Looking at a longer time span, since 2023, the scale of listed companies’ subscriptions to wealth management products has been on a declining trend. Wind Information data shows that from 2021 to 2025, the subscription amounts of listed companies to wealth management products were 1.43 trillion yuan, 1.52 trillion yuan, 1.29 trillion yuan, 1.22 trillion yuan, and 1.06 trillion yuan, respectively.
“Since this year began, the scale of listed companies’ subscriptions to wealth management products has contracted significantly. This is not because companies’ funds are tight, but rather a rational adjustment driven by the combined effects of the macro environment, business decisions, and market returns.” Fu Yifu, a special research fellow of Sushang Bank, said in an interview with Securities Daily. “Currently, the returns on wealth management and deposits continue to decline. Low yields cannot cover the opportunity cost, which reduces companies’ willingness to allocate capital; at the same time, investment in the real economy has started to recover, and many companies have prioritized channeling idle funds into their core businesses, naturally squeezing wealth management funds. In addition, after wealth management products become fully net-value-based, volatility increases. For reasons of prudence, companies actively reduce the scale of wealth management and use some funds to repay debts and optimize their financial structure.”
“Overall, this phenomenon reflects that listed companies’ cash management strategies have become more pragmatic, with greater focus on capital efficiency,” Fu Yifu said.
In addition, listed companies’ allocation structure for wealth management products is becoming more diversified. Wind Information data shows that among the 137.69 billion yuan of wealth management products subscribed by listed companies year to date, the highest subscription amount is for structured deposits, reaching 80.681 billion yuan, accounting for 59%. Subscriptions for bank wealth management products were 11.95 billion yuan, accounting for 9%; subscriptions for securities firms’ wealth management products were 11.231 billion yuan, accounting for 8%. In addition, listed companies also direct funds into wealth management products such as deposits, time deposits, notice deposits, trusts, and reverse repos on government bonds, seeking diversification and reducing risk.

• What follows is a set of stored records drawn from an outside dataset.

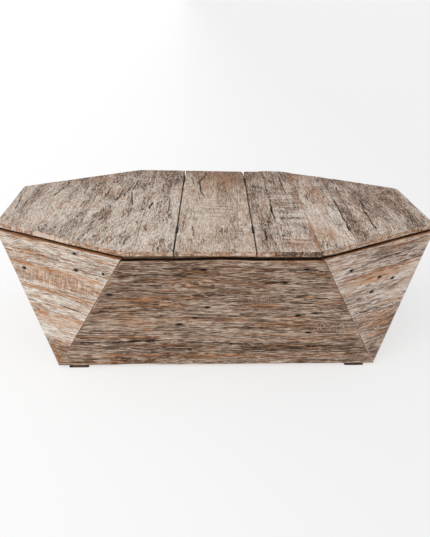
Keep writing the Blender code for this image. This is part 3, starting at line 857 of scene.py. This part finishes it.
def wood(name, colours, checks=1.0, flecks=1.0, warmth=0.5, gap=(0.05, 0.16), saw=(270.0, 75.0), top=False, stored=True):
    """Weathered wood. colours: shadow, dark, middle, light, pale, warm, rust. stored: the mesh holds its marks."""
    shade, dark, middle, light, pale, warm, rust = (linear(*colour) for colour in colours)
    along = 2.3 if top else 1.0
    s = Shader(name)
    grain = s.vector("grain") if stored else s.add("ShaderNodeTexCoord", {}).outputs["Object"]
    lines = rippled(s, grain, 0.0030 if top else 0.0026)
    bands = s.noise(lines, (1.6, 30.0, 30.0), 3.0, 0.55)
    fibre = s.noise(lines, (11.0 * along, 240.0, 240.0), 4.0, 0.78)
    hairs = s.noise(lines, (34.0 * along, 430.0, 430.0), 3.0, 0.6, 3.0)
    blotch = s.noise(grain, (4.0, 11.0, 11.0), 4.0, 0.6, 7.0)
    speck = s.noise(lines, (48.0 * along, 260.0, 260.0), 3.0, 0.7, 11.0)
    where = s.noise(grain, (6.0, 22.0, 22.0), 3.0, 0.6, 23.0)

    if stored:
        where = s.math("ADD", where, s.math("MULTIPLY", s.value("shade"), 0.07))

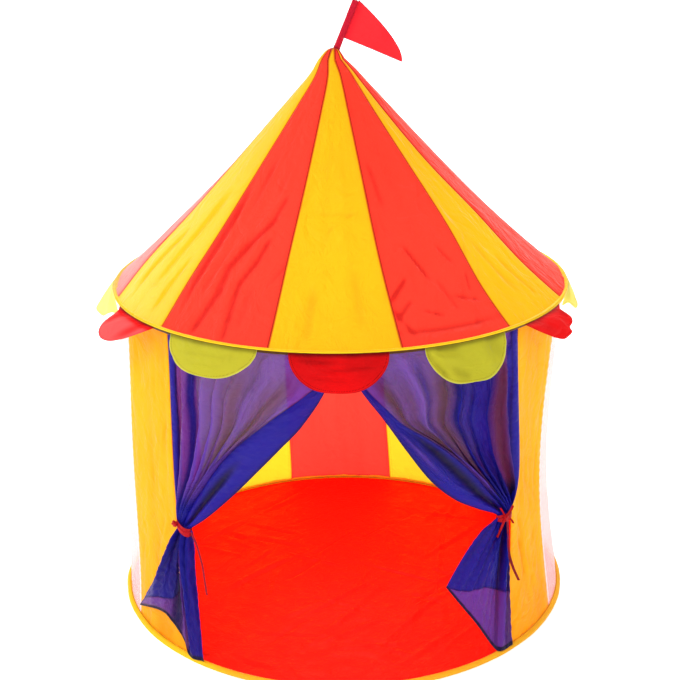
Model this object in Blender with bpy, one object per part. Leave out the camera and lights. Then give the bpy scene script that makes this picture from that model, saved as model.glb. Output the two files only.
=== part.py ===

In Fu Yifu’s view, currently the overall subscription to wealth management products by listed companies presents the following characteristics: first, preference for low-risk products with high credit ratings, with strict control over the risk of principal loss; second, heightened attention to capital liquidity, with a focus on short-term, open-ended products to ensure that funds can be recalled at any time for business turnover or project investment; third, allocations are more diversified, no longer concentrated in a single product type. By combining multiple institutions and multiple categories, they reduce the risk of volatility. “Listed companies remain cautious about products whose underlying assets are opaque and whose risks are hidden. When choosing cooperation institutions, they also place greater emphasis on the reputation of leading institutions and their risk-control capabilities,” Fu Yifu said.
Regarding trends in the changes in listed companies’ wealth management product allocation structures, Fu Yifu believes that listed companies’ shift from previously highly relying on structured deposits to gradually moving toward diversified allocations such as bank wealth management and brokerage wealth management is an important reflection of how corporate cash management is becoming more refined and professional, and it is also a reasonable choice for seeking a balance between returns and risks in a low-interest-rate environment.